> _Problem statement_
Tally the lines that contain the string "scene" and give the number by itself.

> _Data excerpt_
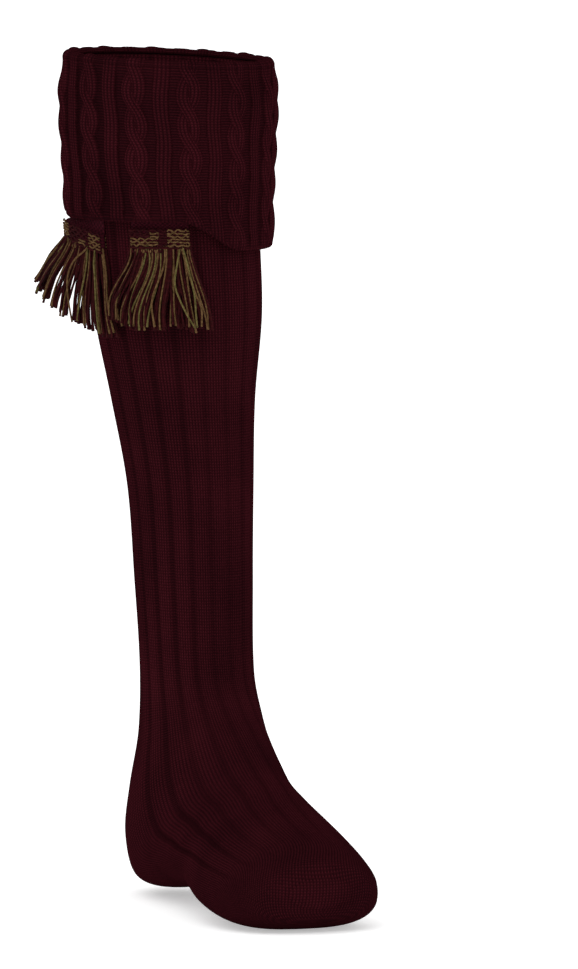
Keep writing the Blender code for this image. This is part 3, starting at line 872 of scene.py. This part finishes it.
def header_strands(tassel):
    """Wavy weft yarns on the header's front face, and on its back face where the tassel stands off the leg: olive in
    clusters and burgundy elsewhere.
    """
    rng = np.random.default_rng(tassel.seed + 100)
    strands = []
    pitch = (HEADER_HEIGHT - 0.0012) / WEFT_ROWS
    for row in range(WEFT_ROWS):
        down_middle = 0.0008 + pitch * (row + 0.4)
        clusters = [c[:2] for c in tassel.wefts if c[2] <= row <= c[3]]
        edges = sorted({-0.5, 0.5, *[end for c in clusters for end in c]})
        for start, end in zip(edges, edges[1:]):
            olive = any(c[0] <= (start + end) / 2 <= c[1] for c in clusters)
            count = max(int((end - start) * 40), 3)
            side = np.linspace(start, end, count) * TAIL_WIDTH
            wave = np.sin(2 * math.pi * side / WARP_YARN_PITCH + row * math.pi)
            down = down_middle + 0.7 * WEFT_WAVE * wave + rng.uniform(-0.0004, 0.0004, count)
            radii = rng.uniform(0.65, 0.95, count)
            for face in (HEADER_WALL + 0.0003 + 0.0003 * wave, -0.0001 + 0.0001 * wave):
                if face[0] < 0.001 and tassel.lift == 0:
                    continue
                colour = COLOURS["olive" if olive else "burgundy"]
                strands.append((on_tassel(tassel, side, down, face), radii, colour))
    side = np.linspace(-0.5, 0.5, 40) * TAIL_WIDTH
    for down, out in ((HEADER_HEIGHT + 0.0002, HEADER_WALL - 0.0003), (HEADER_HEIGHT + 0.0002, 0.0009)):
        strands.append((on_tassel(tassel, side, down, out), np.full(40, 1.1), COLOURS["burgundy"]))
    for index in range(9):
        middle = 0.45 - 0.055 * index
        swing = np.linspace(0, math.pi, 7)
        side = (middle + 0.02 * np.cos(swing)) * TAIL_WIDTH
        down = HEADER_HEIGHT + 0.0012 + 0.0014 * np.sin(swing)
        colour = COLOURS["olive" if index % 2 else "burgundy"]
        strands.append((on_tassel(tassel, side, down, HEADER_WALL - 0.0002 + 0 * side), np.full(7, 0.9), colour))
    return strands


for tassel in TASSELS:
    head_mesh = rolled_grid(HEAD_COLUMNS, HEAD_ROWS, lay_head(tassel))
    bmesh.ops.holes_fill(head_mesh, edges=[edge for edge in head_mesh.edges if edge.is_boundary])
    bmesh.ops.recalc_face_normals(head_mesh, faces=head_mesh.faces[:])
    head = new_mesh_object(tassel.name + "_woven_tail", head_mesh, [garter_weave])
    wefts = make_yarns(tassel.name + "_weft_yarns", header_strands(tassel))
    fringe = make_yarns(tassel.name + "_fringe", fringe_strands(tassel))
    for piece in (head, wefts, fringe):
        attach(piece, "root")
        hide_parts(tassel.node)


# Studio
# A plain pale floor under the sole, an even white surround and two broad soft lights, and the camera at
# the photograph's angle: level with the shin, a little outside the toe's line.
IMAGE_HEIGHT = 969
IMAGE_MIDDLE = (289.0, 484.5)
CAMERA_TURN = math.radians(-20)
CAMERA_RISE = math.radians(4.6)
CAMERA_DISTANCE = 6.0
LOOK_AT = Vector((0, 0, -0.22))
LOOK_AT_PIXEL = (172.0, 480.0)
PIXELS_PER_METRE = 1950.0
SENSOR = 36.0
FLOOR_HALF = 60.0

floor_mesh = bmesh.new()
bmesh.ops.create_grid(floor_mesh, x_segments=1, y_segments=1, size=FLOOR_HALF)
bmesh.ops.translate(floor_mesh, verts=floor_mesh.verts[:], vec=(0, 0, cad_box[0][2]))
floor_finish, floor_tree, floor_shader = new_material("matt_white_studio_floor")
floor_shader.inputs["Base Color"].default_value = linear("#f8f8f8")
floor_shader.inputs["Roughness"].default_value = 0.9
floor_shader.inputs["Specular IOR Level"].default_value = 0.1
floor_shader.inputs["Emission Color"].default_value = linear("#ffffff")
floor_shader.inputs["Emission Strength"].default_value = 0.42
floor = new_mesh_object("studio_floor", floor_mesh, [floor_finish])

world = bpy.data.worlds.new("white_surround")
bpy.context.scene.world = world
world.use_nodes = True
surround = world.node_tree.nodes["Background"]
surround.inputs["Color"].default_value = linear("#ffffff")
surround.inputs["Strength"].default_value = 0.75

for light_name, strength, spread, turn, rise in (
    ("key_light", 0.9, 50, -50, 50),
    ("fill_light", 0.35, 70, 60, 35),
):
    lamp = bpy.data.lights.new(light_name, "SUN")
    lamp.energy = strength
    lamp.angle = math.radians(spread)
    light = bpy.data.objects.new(light_name, lamp)
    a, e = math.radians(turn), math.radians(rise)
    towards = Vector((math.sin(a) * math.cos(e), -math.cos(a) * math.cos(e), math.sin(e)))
    light.rotation_euler = towards.to_track_quat("Z", "Y").to_euler()
    bpy.context.scene.collection.objects.link(light)

towards = Vector(
    (
        math.sin(CAMERA_TURN) * math.cos(CAMERA_RISE),
        -math.cos(CAMERA_TURN) * math.cos(CAMERA_RISE),
        math.sin(CAMERA_RISE),
    )
)
right = Vector((math.cos(CAMERA_TURN), math.sin(CAMERA_TURN), 0))
up = towards.cross(right)
eye = LOOK_AT + towards * CAMERA_DISTANCE
aim = LOOK_AT + right * ((IMAGE_MIDDLE[0] - LOOK_AT_PIXEL[0]) / PIXELS_PER_METRE)
aim -= up * ((IMAGE_MIDDLE[1] - LOOK_AT_PIXEL[1]) / PIXELS_PER_METRE)
lens = bpy.data.cameras.new("photo_camera")
lens.sensor_width = SENSOR
lens.lens = PIXELS_PER_METRE * CAMERA_DISTANCE * SENSOR / IMAGE_HEIGHT
lens.clip_end = 500
camera = bpy.data.objects.new("photo_camera", lens)
camera.location = eye
camera.rotation_euler = (eye - aim).to_track_quat("Z", "Y").to_euler()
bpy.context.scene.collection.objects.link(camera)
bpy.context.scene.camera = camera
bpy.context.scene.view_settings.view_transform = "Standard"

> _Final answer_
6